Sundance 2021 Review: Peter Nicks’ “Homeroom” Offers A Spirited Education in Political Activism

It wouldn’t be necessary to watch “The Waiting Room” and “The Force” before seeing “Homeroom,” but over the past decade Peter Nicks has put together a series of films set in his hometown of Oakland that have formed a narrative arc that is larger than any one of the three. The director has said this was largely unplanned, but in spending time at the emergency room in Highland Hospital, the Oakland Police Department and now at Oakland High School, he’s created a portrait of people realizing what power they have – and that they don’t – in the face of a system that rarely works for anyone. Intriguingly, it’s perhaps that in “Homeroom,” the students at Oakland High don’t know any better that they appear poised to have greater success at change than their uninsured counterparts in “The Waiting Room” or the reform-driven police chief Sean Whent in “The Force,” given a seat at the table in decision-making because of Oakland’s allowance of two student representatives to sit on the city’s school board.

“It behooves you to be super-engaged today because tomorrow is looming,” a teacher can be overheard instructing her students in “Homeroom,” the type of vague inspirational statement that seems ideal for the students at Oakland High where it’s become increasingly incumbent on the students to seek out an education outside the classroom. With an ongoing budget shortfall that has continued to put pressure on the school district to cut to the bone, there’s an obvious math problem to be reckoned with when the $2.3 million spent annually on police protection is considered a sacred cow by the city and it becomes a focal point for the All City Council, the student union collective that Oakland High is a part of. There is complete agreement between Denilson Garibo from Oakland High and Mica Smith-Dahl from Life Academy, another school in the area, and they use their place as student reps on the school board to attempt to break the contract with the vociferous support from fellow students and parents yet little traction amongst board members.

Structurally, “Homeroom” would seem to be straightforward, but it has its own battles to fight as the film naturally would seem to lend itself to being an ensemble piece if not for the strong gravitational pull towards the charismatic Denilson to be its anchor and for the 2019-2020 class to unfold chronologically, though it runs straight into the disruption of COVID-19 in the spring. Although the film can get caught occasionally in trying to do too much when it has such a strong central storyline — it seems like a more prominent role for Edgar, a student in the school’s production of “In the Heights,” was a casualty of finding the right balance, though he still plays a pivotal role in the film – Nicks and editors Rebecca Adorno and Kristina Motwani give a nice amount of flavor from a school year that is less organized around school sports and dances than political protest and house parties, crafting cinema out of text messages and TikTok videos.

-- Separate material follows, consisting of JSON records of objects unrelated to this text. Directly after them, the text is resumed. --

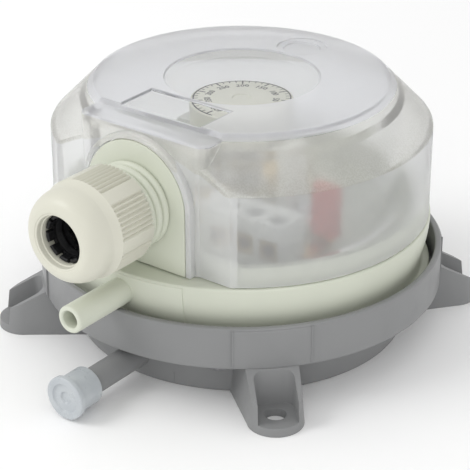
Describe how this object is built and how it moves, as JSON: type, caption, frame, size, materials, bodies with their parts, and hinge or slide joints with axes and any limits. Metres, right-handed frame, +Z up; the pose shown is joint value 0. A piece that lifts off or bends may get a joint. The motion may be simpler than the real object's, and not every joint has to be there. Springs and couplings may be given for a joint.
{
  "type": "differential pressure switch",
  "caption": "Round air differential pressure switch: lugged base, ledged upper housing, clear lift-off cover over a setpoint dial, cable gland and hose nozzles.",
  "frame": {"origin": "centre of the base's underside, on the surface that the base is fixed to", "axes": "+Z up through the dial, from the base to the cover; the cable gland and both hose nozzles point along -Y; +X is to the right seen from the gland's side"},
  "size_m": [0.0928, 0.1091, 0.0593],
  "materials": {
    "grey_housing": "mid-grey moulded plastic with a fine grain",
    "pale_housing": "pale grey-green moulded plastic with a fine grain",
    "ivory_nut": "ivory moulded plastic, satin",
    "clear_cover": "clear plastic with grained cone and frosted inside, polished windows",
    "milky_cap": "milky translucent soft plastic",
    "black_rubber": "matt black rubber",
    "silicone": "smooth silicone sheet",
    "cream_dial": "cream plastic with a dark printed scale",
    "white_block": "white moulded plastic, satin",
    "red_sleeve": "red insulating sleeve",
    "brass": "bare brass strip",
    "zinc_steel": "zinc-plated steel",
    "spring_steel": "drawn spring wire",
    "aluminium": "turned aluminium",
    "silver_contact": "silver-faced contact"
  },
  "bodies": {
    "housing": {"lower_housing": "grey_housing", "upper_housing": "pale_housing", "housing_screw_1": "zinc_steel", "housing_screw_2": "zinc_steel", "housing_screw_3": "zinc_steel", "housing_screw_4": "zinc_steel", "housing_screw_5": "zinc_steel", "housing_screw_6": "zinc_steel", "diaphragm": "silicone", "range_spring": "spring_steel", "dial_bridge": "white_block", "bridge_screw_1": "zinc_steel", "bridge_screw_2": "zinc_steel", "pivot_bracket": "brass", "pivot_pin": "zinc_steel", "contact_strip_closed": "brass", "contact_strip_open": "brass", "terminal_block": "white_block", "terminal_closed": "brass", "terminal_open": "brass", "terminal_common": "brass", "terminal_screw_1": "zinc_steel", "terminal_screw_2": "zinc_steel", "terminal_screw_3": "zinc_steel", "common_tab": "brass", "tab_sleeve": "red_sleeve"},
    "plunger": {"diaphragm_plate": "aluminium", "backing_disc": "aluminium", "plunger_pin": "zinc_steel", "spring_plate": "zinc_steel"},
    "lever": {"contact_lever": "brass", "contact_rivet": "silver_contact"},
    "dial": {"setpoint_dial": "cream_dial", "dial_spindle": "brass"},
    "spring_carrier": {"spring_seat": "white_block"},
    "seal": {"gland_seal": "black_rubber"},
    "nut": {"gland_nut": "ivory_nut"},
    "cap": {"nozzle_cap": "milky_cap"},
    "cover": {"cover": "clear_cover"}
  },
  "joints": [
    {"name": "plunger_slide", "type": "slide", "parent": "housing", "child": "plunger", "axis": [0, 0, 1], "range_m": [0, 0.0006], "stiffness_N_per_m": 200, "springref_m": -0.003, "deforming": ["diaphragm", "range_spring"]},
    {"name": "lever_swing", "type": "hinge", "parent": "housing", "child": "lever", "pos_m": [0, 0.0175, 0.0321], "axis": [-1, 0, 0], "range_deg": [0, 2]},
    {"name": "dial_turn", "type": "hinge", "parent": "housing", "child": "dial", "pos_m": [0, 0, 0.05], "axis": [0, 0, 1], "range_deg": [0, 270]},
    {"name": "seat_slide", "type": "slide", "parent": "housing", "child": "spring_carrier", "axis": [0, 0, -1], "range_m": [0, 0.003], "deforming": ["range_spring"]},
    {"name": "seal_slide", "type": "slide", "parent": "housing", "child": "seal", "axis": [0, -1, 0], "range_m": [0, 0.004]},
    {"name": "nut_turn", "type": "hinge", "parent": "seal", "child": "nut", "pos_m": [0, -0.053, 0.0422], "axis": [0, -1, 0], "range_deg": [0, 720]},
    {"name": "cap_slide", "type": "slide", "parent": "housing", "child": "cap", "axis": [0, -1, 0], "range_m": [0, 0.015]},
    {"name": "cover_lift", "type": "slide", "parent": "housing", "child": "cover", "axis": [0, 0, 1], "range_m": [0, 0.035]}
  ],
  "couplings": [
    {"joint": "lever_swing", "follows": "plunger_slide", "rad_per_m": 57.143},
    {"joint": "seat_slide", "follows": "dial_turn", "m_per_rad": 0.0006366},
    {"joint": "seal_slide", "follows": "nut_turn", "m_per_rad": 0.0003183}
  ]
}
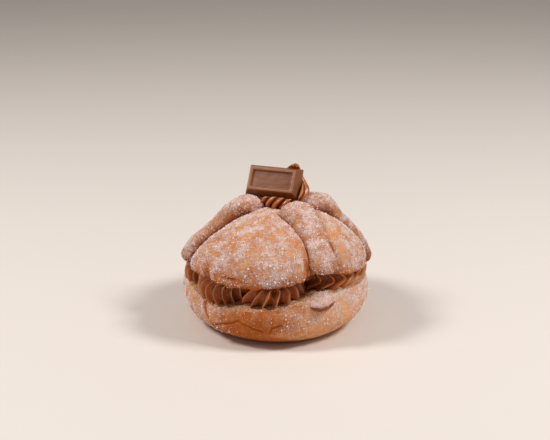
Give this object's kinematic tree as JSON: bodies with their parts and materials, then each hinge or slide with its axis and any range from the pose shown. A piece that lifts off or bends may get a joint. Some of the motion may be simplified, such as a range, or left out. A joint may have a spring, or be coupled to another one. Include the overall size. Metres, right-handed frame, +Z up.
{
  "type": "pan de muerto",
  "caption": "Sugared sweet bun with dough bones over its crown, cut in two round piped chocolate cream, topped with a rosette and a piece of chocolate.",
  "frame": {"origin": "middle of the flat foot that the bun stands on", "axes": "+Z up, -Y towards the viewer of the chocolate piece's moulded face, +X to that viewer's right"},
  "size_m": [0.1117, 0.11, 0.0902],
  "materials": {
    "crust": "baked crust under a coat of sugar grains",
    "bone_crust": "darker baked crust under a denser coat of sugar grains",
    "cream": "smooth piped cream, satin",
    "chocolate": "moulded milk chocolate, faint sheen"
  },
  "bodies": {
    "root": {"bun_base": "crust", "bun_top": "crust", "cream_filling": "cream", "bone_left": "bone_crust", "bone_front": "bone_crust", "bone_right": "bone_crust", "bone_back": "bone_crust", "bone_tip": "bone_crust", "cream_rosette": "cream", "chocolate_piece": "chocolate"}
  },
  "joints": []
}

Whether or not the students prevail in removing the police department from their schools, “Homeroom” rings triumphant when it’s clear their organizing hasn’t gone in vain with lessons learned from getting signatures for petitions and meetings with the mayor — particularly as a precursor to the Black Lives Matter movement’s calls for the redistribution of city funds away from police departments in the summer of 2020 — that you expect they’ll carry with them for life. But a less obvious but equally inspiring takeaway is the fact that Nicks has stayed to tell stories in Oakland when his previous work surely opened up other opportunities elsewhere and when “Homeroom” celebrates those fighting for a place they believe in, the film demonstrates both in observation and by example what awesome might that can have.

“Homeroom” does not yet have U.S. distribution.